Long Bet: Brian Wins…

Wednesday, November 3rd, 02004

 

With the Republican control of the House and Senate, there is no scenario in which a Democrat can become President by August 2005 (the two-year horizon of my original Bet). Looking at the two arguments, Eno’s is persuasive in detail, mine clearly wrong.

The morning after the election I wrote Eno my summary of what happened and the prospects…

Dear Brian,

You win, we lose. My country is in a bad way and getting worse. Exit polls said that Bush supporters voted for his “moral values.” For “strong and wrong versus weak and right,” as Bill Clinton has put it.

Bin Laden won. He tried against all odds to set in motion a religious war, and he succeeded. The US majority WANTS a religious war of good against evil. Irrationality rules here, and as a result a very cynical Republican party rules— Presidency, Senate, House, judiciary, governorships, and state legislatures. They own America and are running it at a profit.

The unreported divide: educated Americans voted strongly for Kerry, the uneducated for Bush.

Kerry and the Democrats did everything as right as could be. They couldn’t have fielded a stronger candidate, nor worked harder individually to get out the huge vote. Bush’s war in Iraq went as badly as it possibly could, yet he was not held accountable.

Now I can only hope for your scenario to play out—Bush has to suffer the consequences of his own incompetence. But it will be a bleak four years. Irrationality feeds on failure. As things get worse, it just tries harder, gets shriller. I hate the prospect.

The turmoil will be good for the arts perhaps. We may see a revival of the religious left.

Economic wars can end; ideological wars can end. Religious wars go on and on. Long term I can imagine a new Enlightenment coming out of all this, and I will work for that.

–Stewart

Long Bet: The Red Sox Win (so does Danson)

Monday, November 1st, 02004

 

The Red Sox have won the Series and with it falls Mike Elliot’s argument around the speed of globalization vs. the Red Sox pitching depth.  Below is the write up in the New York Times.

Hey, Cliff Clavin, This Time Sam Malone’s the Smart One
By JONATHAN FUERBRINGER
The New York Times

Published: November 1, 2004

here once was a time when one of the (im)potent symbols of the luckless Red Sox Nation spent his time at a bar called Cheers.
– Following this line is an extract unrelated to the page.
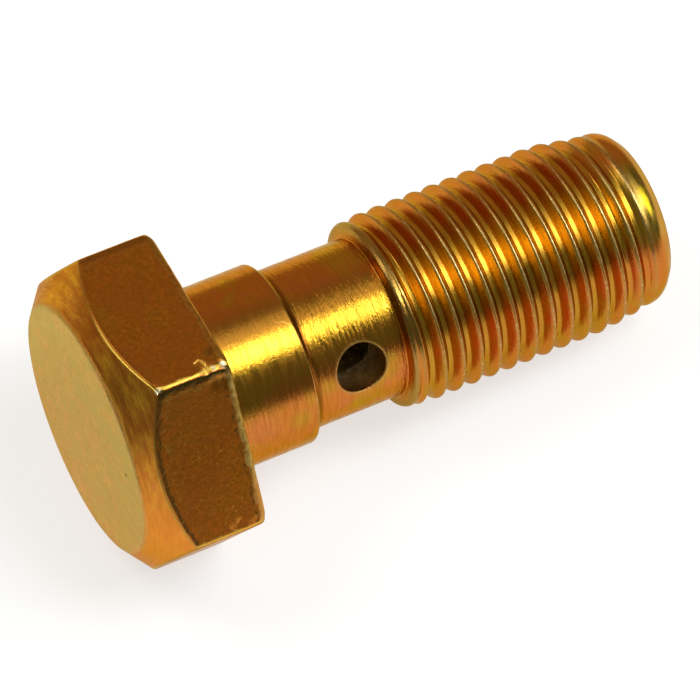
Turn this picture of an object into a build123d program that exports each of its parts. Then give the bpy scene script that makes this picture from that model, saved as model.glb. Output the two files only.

Sam “Mayday” Malone, a fictional former Boston pitcher ruined by drink, tended the bar he owned, chased his waitress, and probably placed some bets on his old team.

Now Ted Danson, the actor who portrayed Sam Malone, is making Red Sox fans proud for a different reason: as a result of Boston’s World Series victory last week, Mr. Danson won the first bet ever decided at Long Bets (longbets.org), an online prediction site that focuses on scores that may not be settled for 45 years, if ever.

The Web site, which is popular among the Silicon Valley digerati, is a spinoff from the Long Now Foundation in San Francisco, whose aim is to foster long-term thinking and stimulate discussion about the future. Members make predictions, typically about topics like immigration or artificial intelligence, and other members challenge them, accompanied by a minimum wager of $200. Unlike most betting parlors, however, these contest are rarely about sports. Alexander Rose, executive director of the Long Bets Foundation, said all the predictions had “some social or scientific value.”

The Red Sox bet slipped in because Michael Elliot, the editor of Time Asia, argued that the United States soccer team would win the World Cup before the Red Sox won the World Series. In an argument posted on the site, he said his larger point was that immigration and technology would improve the quality of American soccer, but that the curse of the Bambino was “one of those mystical truths that are beyond the reach of human intervention.”

Mr. Danson’s counter was also scientific. “Statistically, scoring goals is harder than hitting a home run and in the World Cup you have the whole WORLD against you,” he wrote. In baseball, he argued, “the Red Sox only really have to beat the Yankees.”

Mr. Danson, who was not available to comment, now gets to donate $2,000 (they each bet $1,000, but winners receive bragging rights but no cash, according to the site’s rules), plus interest accumulated since the wager was made in February 2002, to a charity of his choice. Mr. Elliot, a self-described Yankee fan, said in an e-mail response, “I feel sorta proud to be the first to have lost, actually!”

If Chicago Cubs fans are so inclined, there is now room for a bet on which century that team will end its World Series winless streak.